By FibSetups · Updated July 2026

A zone entry has a rare property: the market has already told you where you are wrong. Management is mostly about not overriding that information.

The stop: beyond the zone, plus room

The premise of a support-cluster long is that the zone holds. The premise is dead when price settles decisively beyond the zone’s far edge — so that is where the stop belongs: past the far boundary with a margin for noise (a fraction of ATR, or beyond the nearest structural low). A stop inside the zone contradicts your own thesis; you are paying for evidence and then refusing to use it.

Targets: let the extensions do it

Project the extensions of the move you expect to resume — the same swing family that built your zone.

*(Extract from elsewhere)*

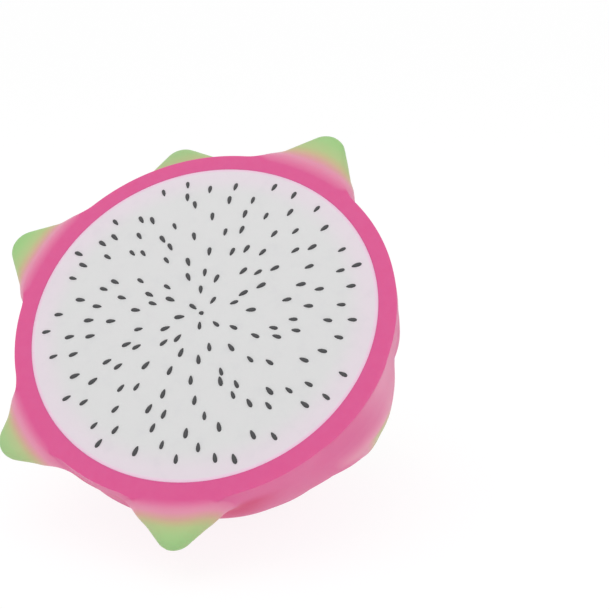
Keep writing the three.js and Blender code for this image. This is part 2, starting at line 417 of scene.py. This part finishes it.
def bodyDistance(points):
    lowered = points.copy()
    lowered[:, 2] = np.minimum(lowered[:, 2], 0)
    distance, near = eggDistance(lowered, fruit["cutRadius"], fruit["halfDepth"])
    return distance - swell(lowered / near[:, None]) + rind["inset"]


def scaleDistance(points, scale):
    own = scale["own"]
    moved = points - scale["start"]
    onward, outward, side = moved @ own["onward"], moved @ own["normal"], moved @ own["sideways"]
    lean, bend = scale["lean"], scale["bend"]
    ahead = onward + math.sin(lean) / bend  # from the middle of the spine's arc
    above = outward - math.cos(lean) / bend
    turn = np.arctan2(-np.sign(bend) * above, -np.sign(bend) * ahead) - math.pi / 2 - lean
    along = ((turn + math.pi) % (2 * math.pi) - math.pi) / bend
    outer = 1 / bend - np.sign(bend) * np.hypot(ahead, above) + scale["cup"] * side ** 2
    # the outline has straight sides between its two circles
    slope = (scale["rootRadius"] - scale["tipRadius"]) / scale["reach"]
    level = math.sqrt(1 - slope * slope)
    wide = np.abs(side)
    cross = along * level - wide * slope
    outline = wide * level + along * slope - scale["rootRadius"]
    outline = np.where(cross < 0, np.hypot(wide, along) - scale["rootRadius"], outline)
    beyond = np.hypot(wide, along - scale["reach"]) - scale["tipRadius"]
    outline = np.where(cross > level * scale["reach"], beyond, outline)
    share = np.clip(along / scale["length"], 0, 1)
    thick = scale["tipThick"] + (scale["rootThick"] - scale["tipThick"]) * (1 - share) ** rind["thinning"]
    distance = np.hypot(np.maximum(outline + thick, 0), outer) - thick
    return {"distance": distance, "outer": outer, "along": along, "side": side, "outline": outline}


def blendSoftness(scale, at):
    grown = smoothStep(at["outer"], *rind["outerPart"]) * smoothStep(at["along"], *rind["freePart"])
    soft = rind["innerBlend"] + (scale["blend"] - rind["innerBlend"]) * grown
    nearTip = smoothStep(at["along"], rind["tipPart"] * scale["length"], scale["length"])
    return soft * (1 - rind["tipShrink"] * nearTip)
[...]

The standard ladder:

Target Level Common handling
T1 1.272 extension Scale partial, move stop to entry
T2 1.618 extension Scale again, trail the remainder
T3 2.618 extension Runner target for trend continuations

On a roadmap chart these objectives are already drawn — the roadmap target card names the extension and price — and an alert rule can watch each one for you.

Risk before reward

Because the stop distance is defined by the zone and the targets by the extensions, the reward-to-risk ratio is computable before entry. If the zone is wide and T1 is close, the trade can be a poor bet even at a beautiful cluster — pass, and let the next row of the scanner deal you a better hand. Selectivity is a position: the trader who only plays strong setups is compounding an edge the always-in trader never has.

The written plan

Entry trigger, stop price, T1/T2/T3, and the invalidation that cancels everything — all five are knowable while the market is closed. Write them down, set the alerts, and let the session execute a decision you made calmly.